До недавнего времени — начала ХХ века — поэзия вообще была в европейской культуре весьма актуальным, радикальным, даже экстремистским родом культурной деятельности. Это во многом являлось результатом доминирования в культуре словесности, позднее — печатной словесности. Правда, надо заметить, поэзия никогда не порывала органической связи с устным словом, постоянно существуя на границе между печатным и устным неким мерцательным способом, воспроизводя подобные же стремительные, мерцательные, почти неуловимые в пределах реального человеческого бытийного времени перемещения между осмысленным высказыванием и бормотанием, развернутым повествованием и постоянным кольцевым возвращением посредством размера и рифмы. То есть единицей поэтического высказывания было слово в его тенденции стать осмысленным высказыванием. Посему многочисленные последующие и, в особенности, недавние попытки свести поэтическое высказывание к слову в его тенденции распадаться на буквы и звуки так и не укрепилось в широкой поэтической практике.
При сем интересно заметить, что подобного же рода тенденции в визуальном искусстве с 20-х годов нашего века вполне вошли в общемировую актуальную и музейную культуру. Лучшие образцы подобного рода давно стали классикой и почти поп-символами, воспроизводимыми на различных плакатах и в различных рекламах, а их авторы — поп-фигурами. Однако, подобные эксперименты в литературе так до сих пор остались экспериментами, и поныне вызывая лишь удивление и сомнения. Видимо, в самой онтологической основе литературы лежит ее предположенность оставаться в пределах правил, разработанных на примере классических романных и поэтических образцов. Ну, можно, даже нужно еще оговорить, помянуть немаловажные и, может быть, даже более значительные определяющие специфические особенности существования литературы в современной культуре и вписывания ее в современное рыночное общество и массовую культуру посредством тиражей, в отличие от того же изобразительного искусства, вписывающегося в рынок отдельными авторскими произведениями, не требующими к тому же перевода с языка на язык.
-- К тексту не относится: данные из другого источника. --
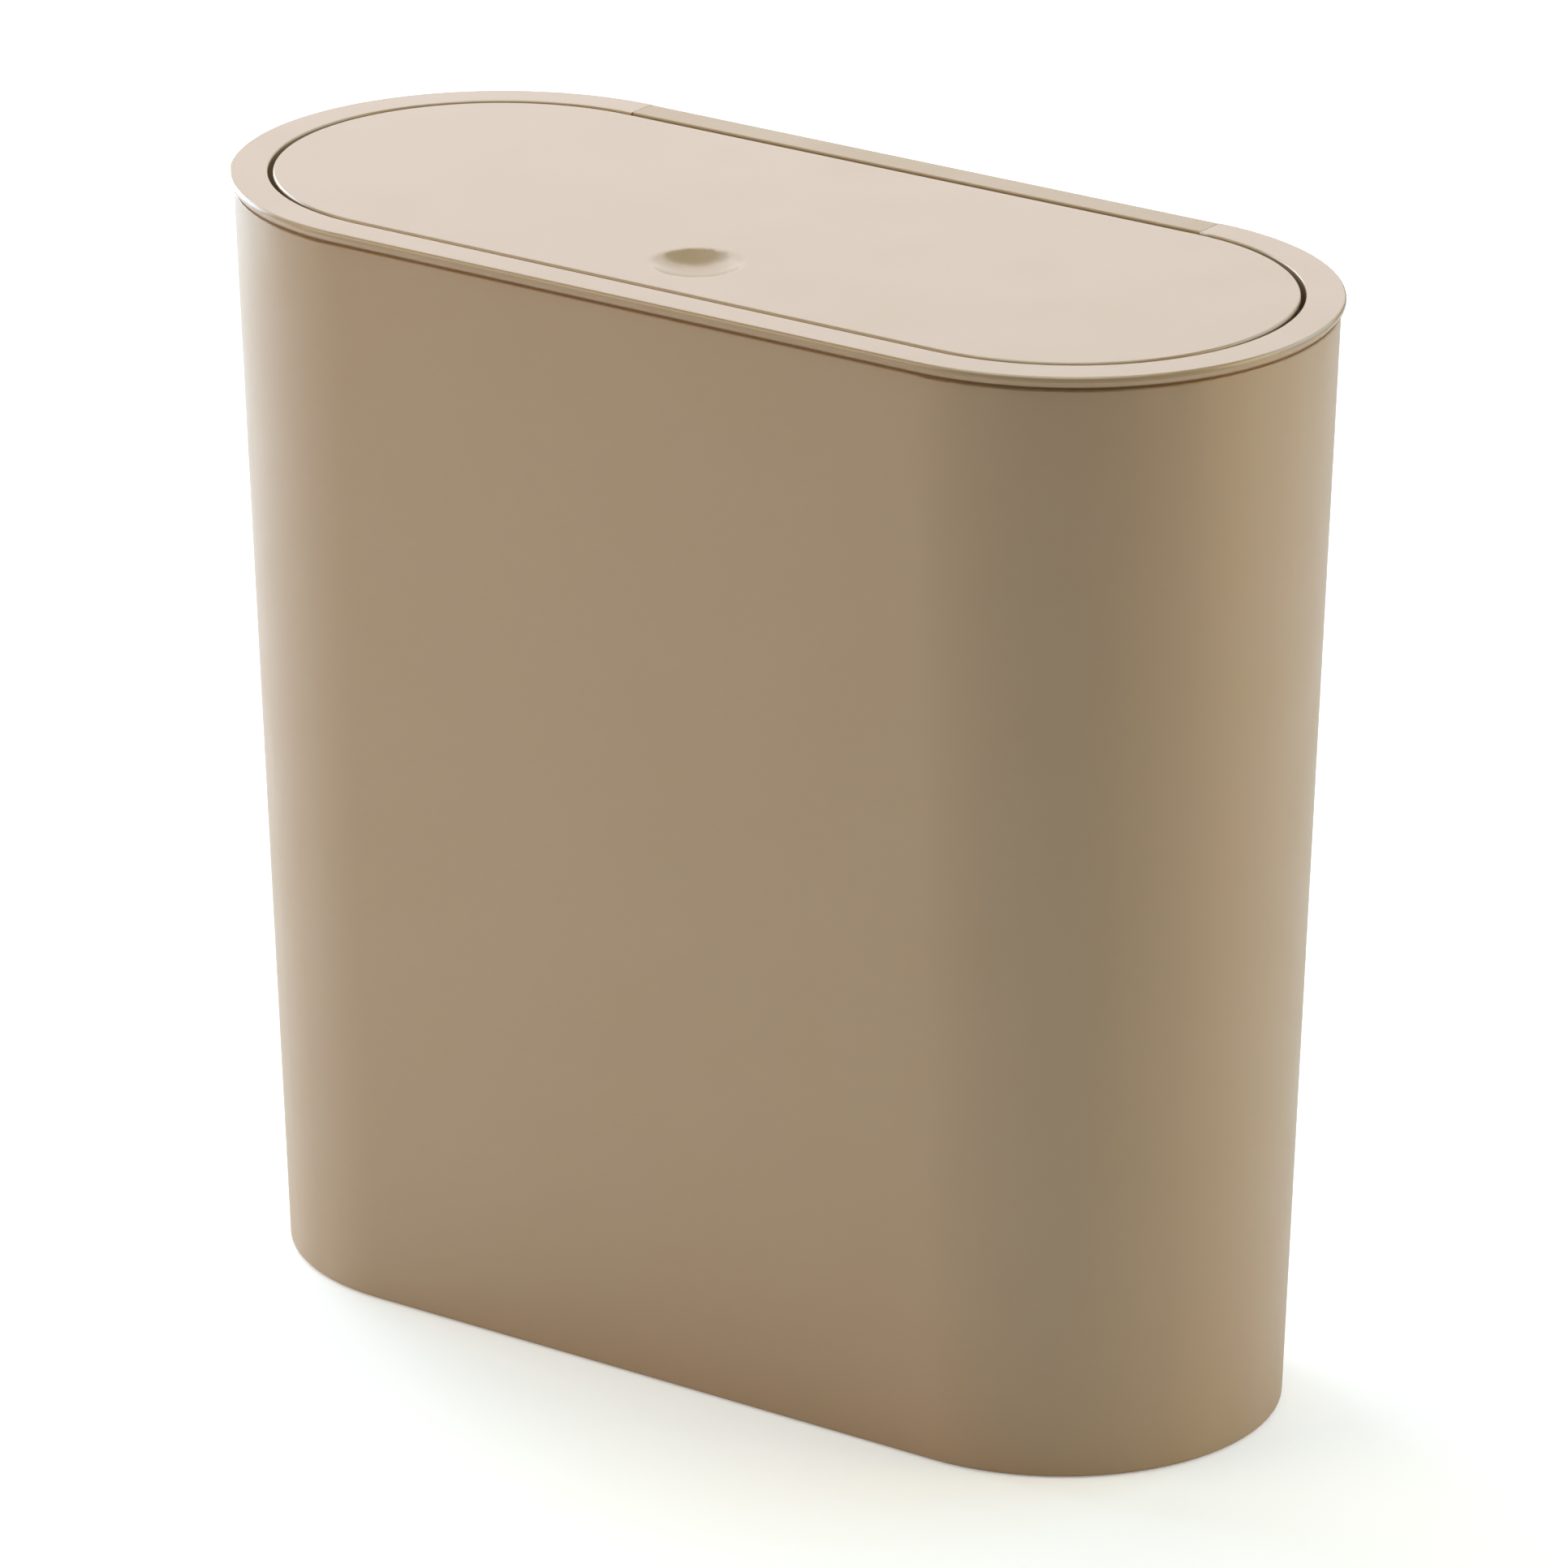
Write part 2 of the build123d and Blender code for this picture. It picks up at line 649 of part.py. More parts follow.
with BuildPart() as lid_panel:
    oval(lid_radius, lid_under, top)
    fillet(lid_panel.edges().group_by(Axis.Z)[-1], lid_edge_round)
    chamfer(lid_panel.edges().group_by(Axis.Z)[0], lid_lip)
    oval(rim_radius, lid_bottom, lid_under, hole_radius=rim_radius - lid_rim_wall)

    # Finger dimple, a round dish with the plate's thickness under it
    dish_plane = Plane.XZ.offset(-dimple_y)
    dish_axis = Axis((0, dimple_y, 0), (0, 0, 1))
    shell_radius = dish_radius + lid_plate
    shell_rise = shell_radius - dimple_depth
    shell_edge = sqrt(shell_radius**2 - shell_rise**2)
    dish_middle = top - dimple_depth + dish_radius
    with BuildSketch(dish_plane) as dish_shell:
        with BuildLine():
            middle = (shell_edge / 2, dish_middle - sqrt(shell_radius**2 - shell_edge**2 / 4))
            ThreePointArc((0, dish_middle - shell_radius), middle, (shell_edge, dish_middle - shell_rise))
            Polyline((shell_edge, dish_middle - shell_rise), (0, dish_middle - shell_rise))
            Line((0, dish_middle - shell_rise), (0, dish_middle - shell_radius))
        make_face()
    revolve(dish_shell.sketch, axis=dish_axis)
    with BuildSketch(dish_plane) as dish:
        with BuildLine():
            middle = (dimple_radius / 2, dish_middle - sqrt(dish_radius**2 - dimple_radius**2 / 4))
            ThreePointArc((0, top - dimple_depth), middle, (dimple_radius, top))
            Polyline((dimple_radius, top), (dimple_radius, top + over), (0, top + over))
            Line((0, top + over), (0, top - dimple_depth))
        make_face()
    revolve(dish.sketch, axis=dish_axis, mode=Mode.SUBTRACT)
    dish_edge = lid_panel.edges().filter_by(GeomType.CIRCLE).filter_by(
        lambda e: abs(e.radius - dimple_radius) < same_place and abs(e.center().Z - top) < same_place
    )
    fillet(dish_edge, dimple_edge_round)

    for x, y in lid_screw_places:
        post(x, y, lid_boss_radius, lid_cup_top, lid_under)
        bore_top = lid_cup_top + lid_screw_bite + screw_slip
        post(x, y, lid_screw_radius + screw_slip, lid_cup_top, bore_top, mode=Mode.SUBTRACT)
    for side in (-1, 1):
        block(
            (side * arm_x - arm_width / 2 - arm_notch_gap, side * arm_x + arm_width / 2 + arm_notch_gap),
            (rim_radius - lid_rim_wall - over, rim_radius + over),
            (lid_bottom - over, arm_top + arm_notch_gap),
            mode=Mode.SUBTRACT,
        )
save(lid_panel, "lid_panel")

# ---------------------------------------------------------------- lid liner with the hinge arms

with BuildPart() as lid_liner:
    oval(liner_radius, lid_bottom, liner_top)
    oval(
        liner_radius,
        liner_top,
        liner_top + liner_border_height,
        hole_radius=liner_radius - liner_border_wall,
    )
    for x, y in lid_screw_places:
        post(x, y, lid_screw_head_radius + screw_slip + lid_cup_wall, lid_bottom, lid_cup_top)
        cup_floor = lid_bottom + lid_cup_sink
        post(x, y, lid_screw_head_radius + screw_slip, lid_bottom, cup_floor, mode=Mode.SUBTRACT)
        post(x, y, lid_screw_radius + screw_slip, lid_bottom, lid_cup_top, mode=Mode.SUBTRACT)

    # Gooseneck arms: under the lid's rim, below the cover's edge and up to the pin
    arm_bottom = hinge_z - arm_sink
    arm_outline = [
        (hinge_y + arm_leg_half, arm_bottom),
        (hinge_y + arm_leg_half, hinge_z),
        (hinge_y - arm_leg_half, hinge_z),
        (hinge_y - arm_leg_half, arm_top),
        (liner_radius - arm_root, arm_top),
        (liner_radius - arm_root, lid_bottom),
        (liner_radius - arm_root / 2, arm_bottom),
    ]
    for side in (-1, 1):
        slab_across(side * arm_x, arm_width, arm_outline)
        arm_ends = (side * arm_x - arm_width / 2, side * arm_x + arm_width / 2)
        rod(arm_ends, hinge_y, hinge_z, arm_boss_radius)
        rod(arm_ends, hinge_y, hinge_z, bore_radius, mode=Mode.SUBTRACT)

    # Bosses for the striker's screws
    for x in (-striker_screw_x, striker_screw_x):
        bore_top = striker_base_under + striker_screw_length + screw_slip
        post(x, latch_y, striker_boss_radius, liner_top, bore_top + liner_plate / 2)
        post(x, latch_y, striker_screw_radius + screw_slip, lid_bottom, bore_top, mode=Mode.SUBTRACT)
save(lid_liner, "lid_liner")

with BuildPart() as lid_screws:
    head_seat = lid_bottom + lid_cup_sink
    for x, y in lid_screw_places:
        post(x, y, lid_screw_head_radius, head_seat - lid_screw_head_height, head_seat)
        post(x, y, lid_screw_radius, head_seat, lid_cup_top + lid_screw_bite)
save(lid_screws, "lid_screws")

# ---------------------------------------------------------------- striker under the lid

with BuildPart() as latch_striker:
    base_half = striker_base_length / 2
    block(
        (-base_half, base_half),
        (latch_y - striker_base_width / 2, latch_y + striker_base_width / 2),
        (striker_base_under, lid_bottom),
    )
    arrow = [
        (-striker_stem_half, striker_base_under),
        (-striker_stem_half, striker_shoulder),
        (-striker_head_half, striker_shoulder),
        (-striker_tip_half, striker_tip),
        (striker_tip_half, striker_tip),
        (striker_head_half, striker_shoulder),
        (striker_stem_half, striker_shoulder),
        (striker_stem_half, striker_base_under),
    ]
    slab_along(latch_y, 2 * striker_half_depth, arrow)
    for x in (-striker_screw_x, striker_screw_x):
        hole_radius = striker_screw_radius + screw_slip
        post(x, latch_y, hole_radius, striker_base_under, lid_bottom, mode=Mode.SUBTRACT)
save(latch_striker, "latch_striker")

with BuildPart() as striker_screws:
    for x in (-striker_screw_x, striker_screw_x):
        head_bottom = striker_base_under - striker_screw_head_height
        post(x, latch_y, striker_screw_head_radius, head_bottom, striker_base_under)
        shank_top = striker_base_under + striker_screw_length
        post(x, latch_y, striker_screw_radius, striker_base_under, shank_top)
save(striker_screws, "striker_screws")

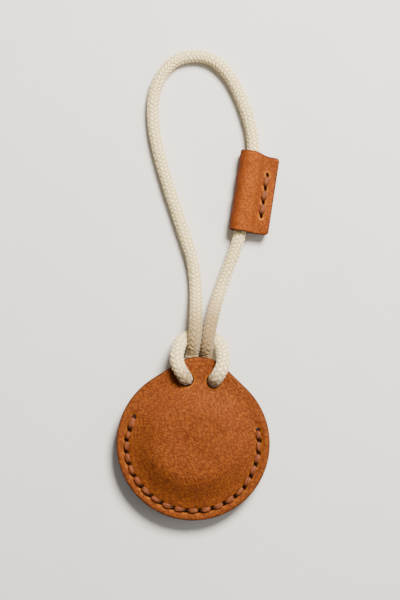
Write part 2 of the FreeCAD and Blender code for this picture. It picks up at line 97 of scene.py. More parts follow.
def mesh_object(name, points, faces, material, attributes=None, sharp=None):
    """A smooth-shaded mesh of points and faces, with named values on its points."""
    mesh = bpy.data.meshes.new(name)
    mesh.from_pydata(np.asarray(points, float).tolist(), [], faces)
    mesh.polygons.foreach_set("use_smooth", np.ones(len(mesh.polygons), bool))
    if sharp:
        mesh.set_sharp_from_angle(angle=math.radians(sharp))
    for key, values in (attributes or {}).items():
        values = np.asarray(values, np.float32)
        if values.ndim == 1:
            layer = mesh.attributes.new(key, "FLOAT", "POINT")
            layer.data.foreach_set("value", values)
        else:
            layer = mesh.attributes.new(key, "FLOAT_VECTOR", "POINT")
            layer.data.foreach_set("vector", values.ravel())
    mesh.materials.append(material)
    mesh.update()
    piece = bpy.data.objects.new(name, mesh)
    bpy.context.scene.collection.objects.link(piece)
    return piece


def smooth_step(low, high, value):
    share = np.clip((value - low) / (high - low), 0.0, 1.0)
    return share * share * (3 - 2 * share)


def hump(distance, width):
    return np.exp(-(distance / width) ** 2)


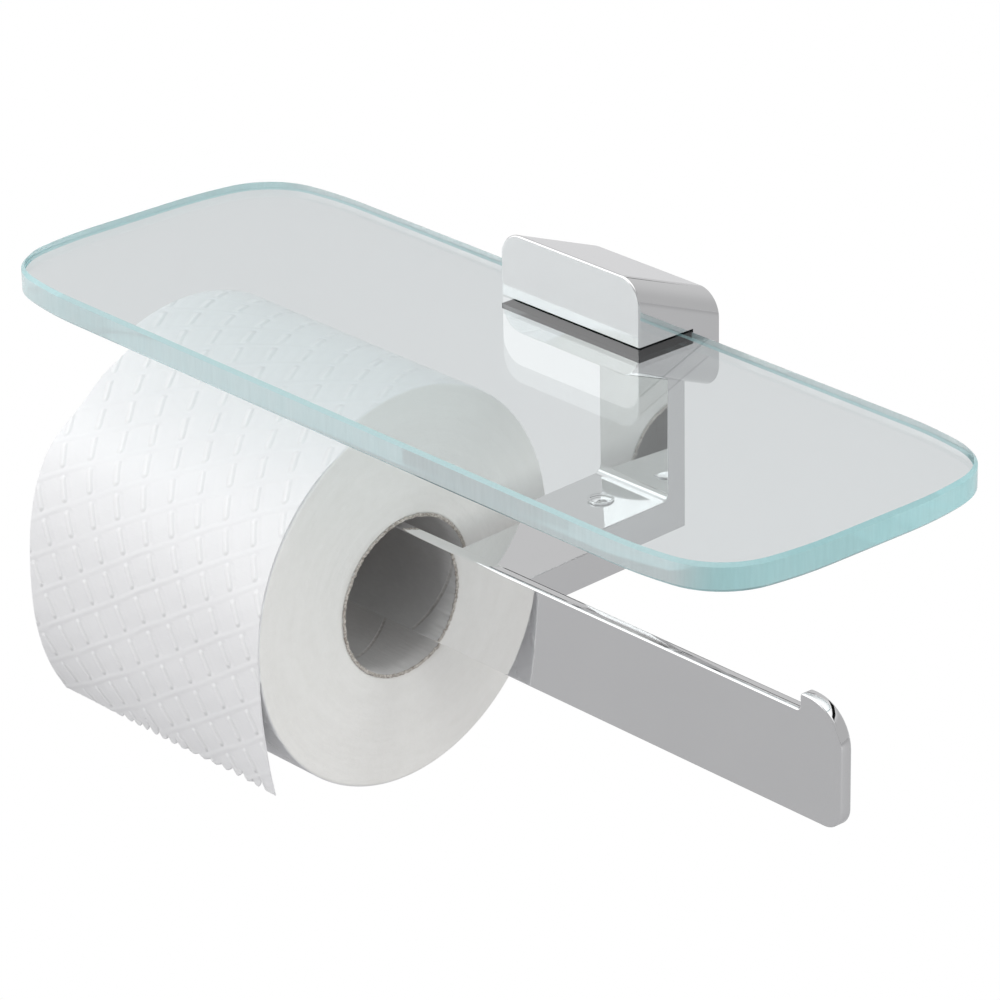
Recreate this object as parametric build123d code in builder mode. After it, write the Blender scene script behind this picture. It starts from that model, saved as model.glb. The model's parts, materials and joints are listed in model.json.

Особому положению поэзии на протяжении веков способствовала также ее социальная выделенность, даже прямая престижность данного рода занятия. С другой, технологической, так сказать, стороны, сему во многом споспешествовала несвязанность поэта тяжелыми производственно-материальными и рутинно-временными аспектами творческой деятельности, по сравнению с теми же художниками, скульпторами, романистами, композиторами, актерами, чье умение и искусство долгое время в европейской культуре было относимым к ремеслу и достаточно низкому занятию, по сравнению с поэзией. Припомним, писание стихов в России долгое время было дворянским занятием при отсутствии жанров прозы как таковых вообще. То есть бытие поэта было подобно существованию эдакой небесно-культурной птахи. В поведении и творениях стихотворцев в наибольшей степени прослеживались и древние магические корни языковой деятельности — рифма и размер сохраняли магию суггестии, увлечения, завлечения слушателя и читателя, введения его в состояние измененного сознания.
Не имея глубоких познаний в восточных делах, проблемах и словесных построениях, все же замечу, что, как мне представляется, в восточной иероглифической традиции, где знак не передает звук, но семантически наполнен, значение размера и рифмы пропадают, хотя в древнейшей устной традиции все это вполне существовало. Но, видимо, и в последующей восточной поэтической практике, в ее озвучании сохраняются черты древних магических заклинаний и мантрических глоссолалий. Напомню, что время от времени я вынужден возвращаться к японско-восточным реалиям по причине заданного модуса и жанровой инерции текста, начавшегося все-таки на японской территории, и с конструирования некоего квазияпонского восприятия нашей ситуации. Так вот, для европейской же поэзии, и русской, в особенности, эти магическо-архаические черты характерны в полной мере и до сей поры. Интересно заметить, что в западной поэзии в последнее время, в особенности с 50-х годов, появилось и начало достаточно интенсивно развиваться направление визуальной поэзии, в своей превалирующей знаковости могущее быть как-то соотнесенным с иероглифической картинностью восточной поэзии. Но, конечно, весьма и весьма условно: при отсутствии семантической нагруженности отдельных графем-букв это явление параллельно характеризуется резким сужением семантического поля или утерей его вообще и переходом зачастую текста в чистую графику, вплоть до смыкания просто с объектами изобразительного искусства.